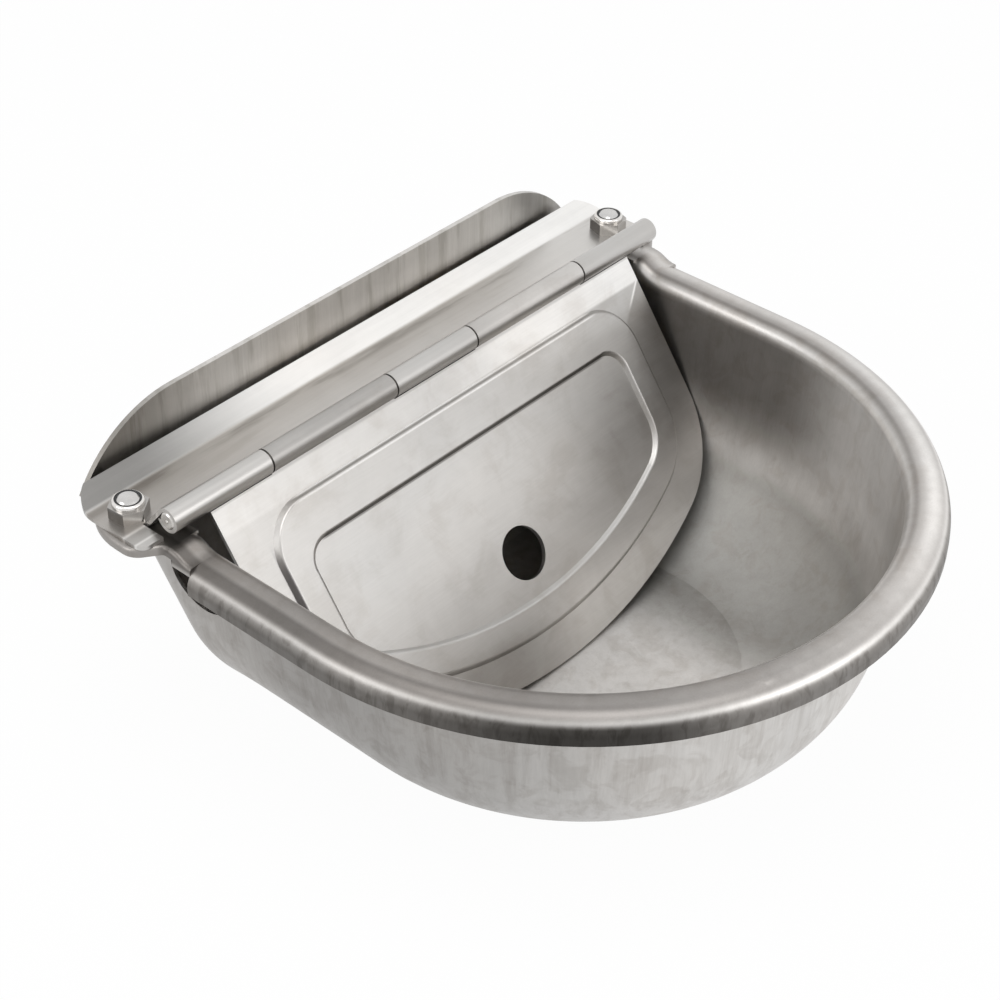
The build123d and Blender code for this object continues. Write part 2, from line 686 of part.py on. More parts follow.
# Rubber washers moulded to the slope and curve of the bowl's wall
with BuildPart() as inner_seal_washer:
    with BuildSketch(valve_side.offset(flange_face)):
        Circle(seal_r)
        Circle(seal_bore, mode=Mode.SUBTRACT)
    extrude(amount=nut_face - flange_face)
    add(hollow.part.moved(Location((-fit, 0, 0))), mode=Mode.INTERSECT)
inner_seal_washer.part.label = "inner_seal_washer"
export_step(inner_seal_washer.part, "parts/inner_seal_washer.step")

with BuildPart() as outer_seal_washer:
    with BuildSketch(valve_side.offset(flange_face)):
        Circle(seal_r)
        Circle(seal_bore, mode=Mode.SUBTRACT)
    extrude(amount=nut_face - flange_face)
    add(outside.part.moved(Location((fit, 0, 0))), mode=Mode.SUBTRACT)
outer_seal_washer.part.label = "outer_seal_washer"
export_step(outer_seal_washer.part, "parts/outer_seal_washer.step")

with BuildPart() as valve_seat:
    turned(seat_face, seat_back, seat_r - fit)
    turned(seat_face, seat_back, orifice_r, Mode.SUBTRACT)
    chamfer(valve_seat.edges().filter_by(GeomType.CIRCLE).group_by(Axis.X)[-1].sort_by(Edge.length)[0], seat_chamfer)
valve_seat.part.label = "valve_seat"
export_step(valve_seat.part, "parts/valve_seat.step")

nose_x = pivot_x - piston_travel
with BuildPart() as valve_piston:
    turned(piston_back, piston_front, piston_r)
    turned(disc_face - disc_thick, piston_front, disc_r, Mode.SUBTRACT)
    # pocket for the lever's nose, wider below where the neck leans
    with BuildSketch(valve_face.offset(-slot_half)):
        with Locations((nose_x, valve_z + nose_r + nose_room)):
            Rectangle(nose_slot, 3 * piston_r, align=(Align.CENTER, Align.MAX))
        with Locations((nose_x - nose_slot / 2, valve_z - piston_r / 2)):
            Rectangle(nose_slot + neck_room, 2 * piston_r, align=(Align.MIN, Align.MAX))
    extrude(amount=2 * slot_half, mode=Mode.SUBTRACT)
valve_piston.part.label = "valve_piston"
export_step(valve_piston.part, "parts/valve_piston.step")

with BuildPart() as seal_disc:
    turned(disc_face - disc_thick, disc_face, disc_r - fit)
seal_disc.part.label = "seal_disc"
export_step(seal_disc.part, "parts/seal_disc.step")

with BuildPart() as valve_cap:
    turned(barrel_end - cap_thick, barrel_end, barrel_r)
    turned(barrel_end, piston_back - cap_gap, piston_r)
    chamfer(valve_cap.edges().filter_by(GeomType.CIRCLE).sort_by(Axis.X)[0], cap_chamfer)
    with Locations((barrel_end - cap_thick, valve_y, valve_z)):
        Box(2 * cap_slot_depth, 2 * barrel_r, cap_slot_width, mode=Mode.SUBTRACT)
valve_cap.part.label = "valve_cap"
export_step(valve_cap.part, "parts/valve_cap.step")

pin_end = slot_half + cheek_thick
with BuildPart() as lever_pin:
    with Locations(valve_face):
        with Locations((pivot_x, pivot_z)):
            Cylinder(pivot_r - fit / 2, 2 * (pin_end + rivet_stand))
    with BuildSketch(valve_face.offset(pin_end)):
        with Locations((pivot_x, pivot_z)):
            Circle(rivet_head_r)
    extrude(amount=rivet_head)
lever_pin.part.label = "lever_pin"
export_step(lever_pin.part, "parts/lever_pin.step")

# Lever, float and nuts hang below level by the arm's drop
arm_frame = Plane(
    origin=(pivot_x, valve_y, pivot_z),
    x_dir=(-cos(radians(arm_drop)), 0, -sin(radians(arm_drop))),
    z_dir=(0, 1, 0),
)
arm_end = float_reach + float_x / 2 + float_nut_thick + rod_stand
rod_start = pivot_r + pivot_play + rod_bite


def along_arm(distance):
    """Plane across the arm, a distance from the pivot."""
    there = arm_frame.origin + arm_frame.x_dir * distance
    return Plane(origin=there, x_dir=(0, 1, 0), z_dir=arm_frame.x_dir)


with BuildPart() as float_arm:
    with BuildSketch(arm_frame.offset(-lever_half)):
        Circle(eye_r)
        with Locations((0, nose_reach)):
            Circle(nose_r)
        Rectangle(2 * neck_half, nose_reach, align=(Align.CENTER, Align.MIN))
        Circle(pivot_r + pivot_play, mode=Mode.SUBTRACT)
    extrude(amount=2 * lever_half)
    with BuildSketch(along_arm(rod_start)):
        Circle(rod_r)
    extrude(amount=arm_end - rod_start)
float_arm.part.label = "float_arm"
export_step(float_arm.part, "parts/float_arm.step")

float_start = float_reach - float_x / 2
with BuildPart() as float_body:
    with BuildSketch(along_arm(float_start)):
        RectangleRounded(float_w, float_h, float_round)
    extrude(amount=float_x)
    chamfer(float_body.faces().sort_by(Axis(arm_frame.origin, arm_frame.x_dir))[0].edges(), float_edge)
    chamfer(float_body.faces().sort_by(Axis(arm_frame.origin, arm_frame.x_dir))[-1].edges(), float_edge)
    with BuildSketch(along_arm(float_start)):
        Circle(rod_r + fit)
    extrude(amount=float_x, mode=Mode.SUBTRACT)
float_body.part.label = "float"
export_step(float_body.part, "parts/float.step")

with BuildPart() as float_nuts:
    for start in (float_start - float_nut_thick, float_start + float_x):
        with BuildSketch(along_arm(start)):
            RegularPolygon(float_nut_flats / 2, 6, major_radius=False)
            Circle(rod_r + fit, mode=Mode.SUBTRACT)
        extrude(amount=float_nut_thick)
float_nuts.part.label = "float_nuts"
export_step(float_nuts.part, "parts/float_nuts.step")
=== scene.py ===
import json
from functools import reduce
from math import cos, radians, sin
from operator import mul
import bpy
from mathutils import Matrix, Vector

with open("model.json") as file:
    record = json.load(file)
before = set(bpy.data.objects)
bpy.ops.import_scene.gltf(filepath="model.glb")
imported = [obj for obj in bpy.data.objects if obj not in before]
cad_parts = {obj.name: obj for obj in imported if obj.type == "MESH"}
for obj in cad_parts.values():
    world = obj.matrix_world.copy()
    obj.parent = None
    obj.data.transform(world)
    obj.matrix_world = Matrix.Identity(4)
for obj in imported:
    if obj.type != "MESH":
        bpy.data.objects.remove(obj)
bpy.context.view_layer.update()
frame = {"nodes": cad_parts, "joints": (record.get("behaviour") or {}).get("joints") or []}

nodes = frame["nodes"]
bpy.context.scene.view_settings.view_transform = "Standard"
print("frame loaded:", len(nodes), "nodes")

cameraView = {
    "target": (-0.0199, 0.0273, 0.0783),
    "azimuth": -49.1,        # degrees, 0 looks along +Y
    "elevation": 37.7,
    "roll": 0.9,
    "distance": 0.8046,
    "lens": 79.4,            # millimetres
    "nearest": 0.01,         # nothing closer than this is drawn
}


def placeCamera(view):
    az, el, roll = (radians(view[k]) for k in ("azimuth", "elevation", "roll"))
    back = Vector((sin(az) * cos(el), -cos(az) * cos(el), sin(el)))
    level = Vector((cos(az), sin(az), 0))
    lift = back.cross(level)
    right = level * cos(roll) + lift * sin(roll)
    up = back.cross(right)
    place = Vector(view["target"]) + back * view["distance"]
    data = bpy.data.cameras.new("camera")
    data.lens = view["lens"]
    data.clip_start = view["nearest"]
    camera = bpy.data.objects.new("camera", data)
    camera.matrix_world = Matrix((
        (right.x, up.x, back.x, place.x),
        (right.y, up.y, back.y, place.y),
        (right.z, up.z, back.z, place.z),
        (0, 0, 0, 1),
    ))
    bpy.context.scene.collection.objects.link(camera)
    bpy.context.scene.camera = camera


placeCamera(cameraView)
print("camera placed")

studio = {
    "floorSize": 12,
    "floorHeight": -0.0003,     # just under the bowl's bottom
    "floorColour": (0.90, 0.90, 0.89),
    "floorGlow": 0.96,          # share of plain white that the camera sees in the floor
    "skyStrength": 0.60,
    "skyColour": (0.97, 0.985, 1.0),
    "lamps": {
        # name: (place, aim, size, watts)
        "top": ((-0.20, -0.10, 1.50), (0, 0, 0.05), 1.0, 7.0),
        "left": ((-1.30, 0.50, 0.90), (0, 0, 0.05), 0.9, 5.0),
        "front": ((0.40, -1.40, 0.80), (0, 0, 0.05), 0.9, 4.0),
    },
}


def addLamp(name, place, aim, size, watts):
    data = bpy.data.lights.new(name, "AREA")
    data.shape = "DISK"
    data.size = size
    data.energy = watts
    lamp = bpy.data.objects.new(name, data)
    lamp.location = place
    lamp.rotation_euler = (Vector(aim) - Vector(place)).to_track_quat("-Z", "Y").to_euler()
    bpy.context.scene.collection.objects.link(lamp)


for name, facts in studio["lamps"].items():
    addLamp(name, *facts)


class Wire:
    # one output socket that can stand in plain sums

    def __init__(self, paint, socket):
        self.paint = paint
        self.socket = socket

    def beside(self, name):
        # another output of the same node
        return Wire(self.paint, self.socket.node.outputs[name])

    def __add__(self, other):
        return self.paint.maths("ADD", self, other)

    def __sub__(self, other):
        return self.paint.maths("SUBTRACT", self, other)

    def __rsub__(self, other):
        return self.paint.maths("SUBTRACT", other, self)

    def __mul__(self, other):
        return self.paint.maths("MULTIPLY", self, other)

    __radd__ = __add__
    __rmul__ = __mul__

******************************

## Exercise directions
Begin with the line containing "obj.data.transform(world)" and end with the line containing "bpy.context.view_layer.update()"; repeat every line from start to finish exactly, and nothing outside them.

## Response below
    obj.data.transform(world)
    obj.matrix_world = Matrix.Identity(4)
for obj in imported:
    if obj.type != "MESH":
        bpy.data.objects.remove(obj)
bpy.context.view_layer.update()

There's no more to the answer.